**YOUR GOAL:** Print the first line of the material below and each line after it, exactly as written, ending with the line that contains "by press studs, with".

___ PROVIDED DATA ___

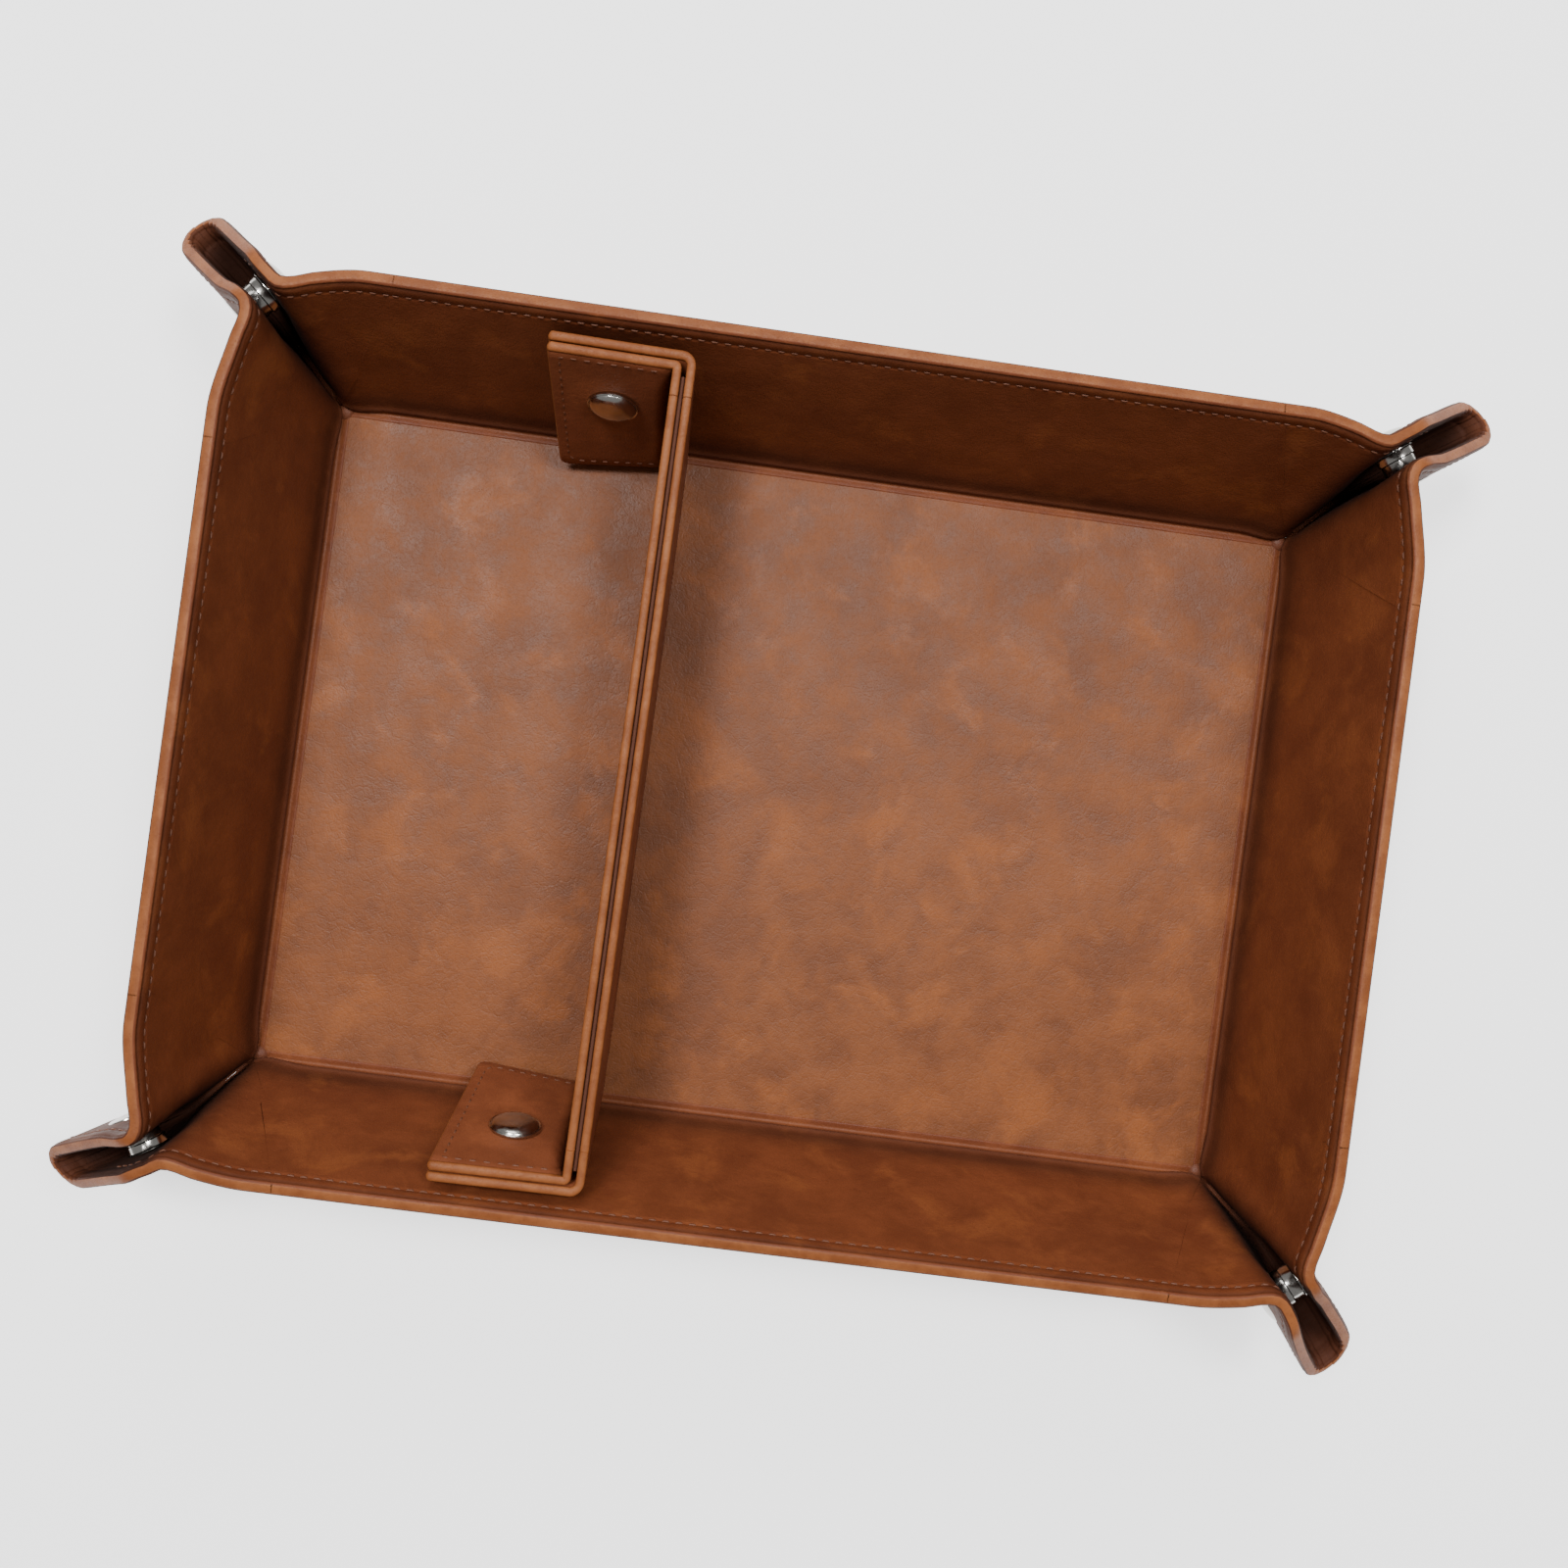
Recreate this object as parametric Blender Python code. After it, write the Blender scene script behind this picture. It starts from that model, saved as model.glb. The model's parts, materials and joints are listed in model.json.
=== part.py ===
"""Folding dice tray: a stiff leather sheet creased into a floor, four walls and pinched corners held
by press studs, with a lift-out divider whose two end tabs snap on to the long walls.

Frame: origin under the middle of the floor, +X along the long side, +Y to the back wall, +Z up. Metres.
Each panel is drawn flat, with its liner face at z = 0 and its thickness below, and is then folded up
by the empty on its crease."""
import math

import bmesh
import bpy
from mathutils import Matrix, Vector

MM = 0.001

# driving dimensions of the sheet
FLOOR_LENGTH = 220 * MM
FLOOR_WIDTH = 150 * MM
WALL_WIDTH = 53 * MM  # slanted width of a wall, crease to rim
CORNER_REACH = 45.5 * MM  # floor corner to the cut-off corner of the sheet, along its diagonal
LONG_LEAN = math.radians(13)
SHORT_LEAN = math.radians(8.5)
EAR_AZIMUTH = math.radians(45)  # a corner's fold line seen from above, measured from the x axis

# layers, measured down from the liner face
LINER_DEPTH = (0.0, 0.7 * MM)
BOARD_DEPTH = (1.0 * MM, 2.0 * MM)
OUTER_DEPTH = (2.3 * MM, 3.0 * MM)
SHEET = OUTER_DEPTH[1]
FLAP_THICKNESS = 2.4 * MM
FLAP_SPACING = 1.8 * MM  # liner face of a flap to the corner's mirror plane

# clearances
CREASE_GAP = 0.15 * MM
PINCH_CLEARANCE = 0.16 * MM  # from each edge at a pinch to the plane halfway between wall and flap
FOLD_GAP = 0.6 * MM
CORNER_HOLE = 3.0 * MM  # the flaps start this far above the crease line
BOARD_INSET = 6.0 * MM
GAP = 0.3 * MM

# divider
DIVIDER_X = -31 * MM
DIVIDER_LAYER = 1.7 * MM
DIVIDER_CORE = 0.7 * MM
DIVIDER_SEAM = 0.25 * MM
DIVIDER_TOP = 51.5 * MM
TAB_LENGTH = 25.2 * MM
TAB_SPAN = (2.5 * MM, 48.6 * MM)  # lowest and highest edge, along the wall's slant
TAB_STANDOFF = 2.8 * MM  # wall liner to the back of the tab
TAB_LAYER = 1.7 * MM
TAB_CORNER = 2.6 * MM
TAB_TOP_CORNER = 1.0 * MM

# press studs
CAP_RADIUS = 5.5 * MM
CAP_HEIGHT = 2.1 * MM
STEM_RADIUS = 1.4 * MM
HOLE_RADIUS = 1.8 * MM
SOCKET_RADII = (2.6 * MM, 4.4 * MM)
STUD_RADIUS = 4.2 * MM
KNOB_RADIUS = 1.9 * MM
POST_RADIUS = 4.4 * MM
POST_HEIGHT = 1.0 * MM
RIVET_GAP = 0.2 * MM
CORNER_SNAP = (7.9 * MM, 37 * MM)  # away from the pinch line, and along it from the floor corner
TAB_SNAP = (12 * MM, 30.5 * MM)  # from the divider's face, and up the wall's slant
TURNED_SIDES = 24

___

**REPLY:**
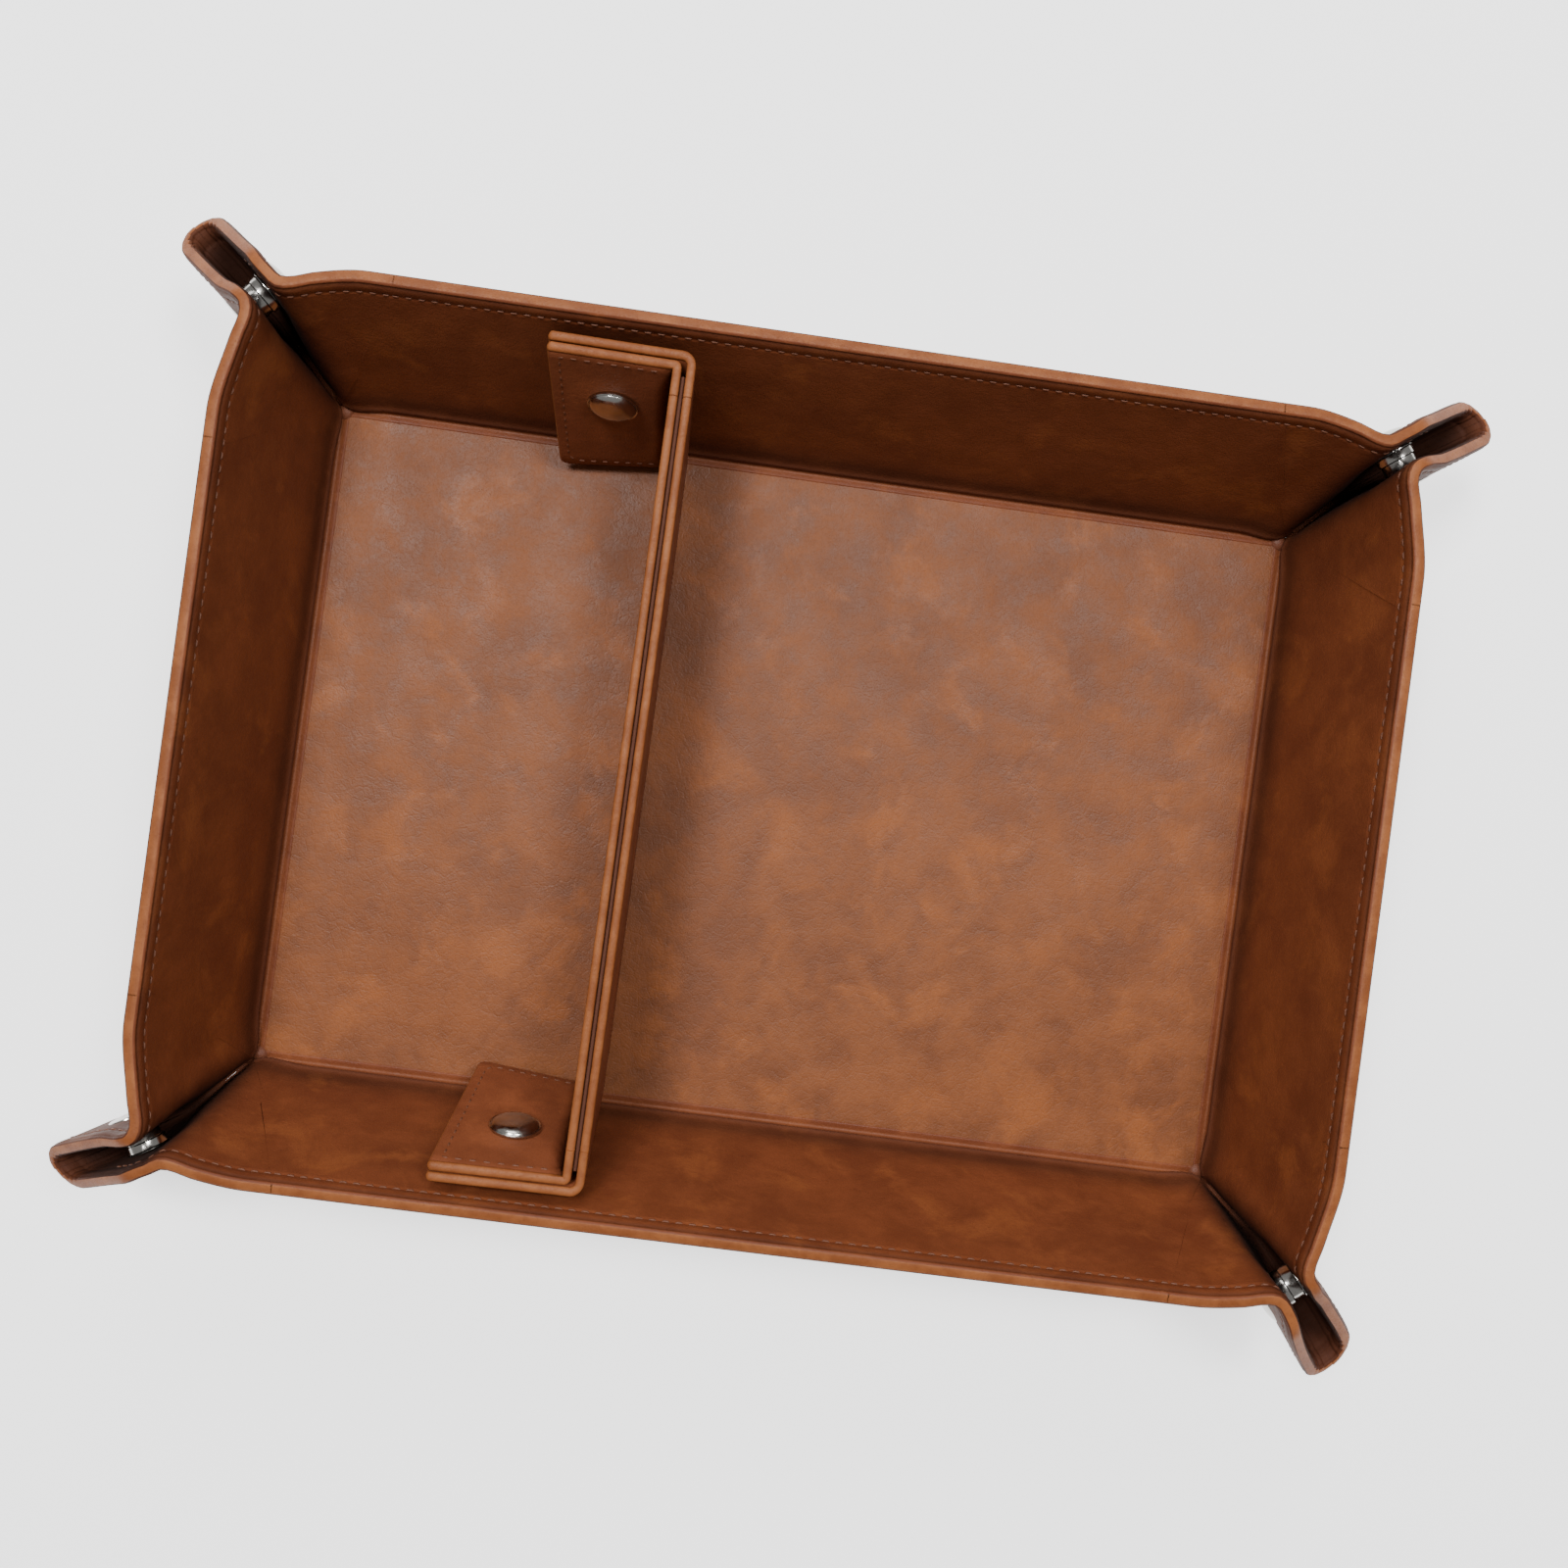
Recreate this object as parametric Blender Python code. After it, write the Blender scene script behind this picture. It starts from that model, saved as model.glb. The model's parts, materials and joints are listed in model.json.
=== part.py ===
"""Folding dice tray: a stiff leather sheet creased into a floor, four walls and pinched corners held
by press studs, with a lift-out divider whose two end tabs snap on to the long walls.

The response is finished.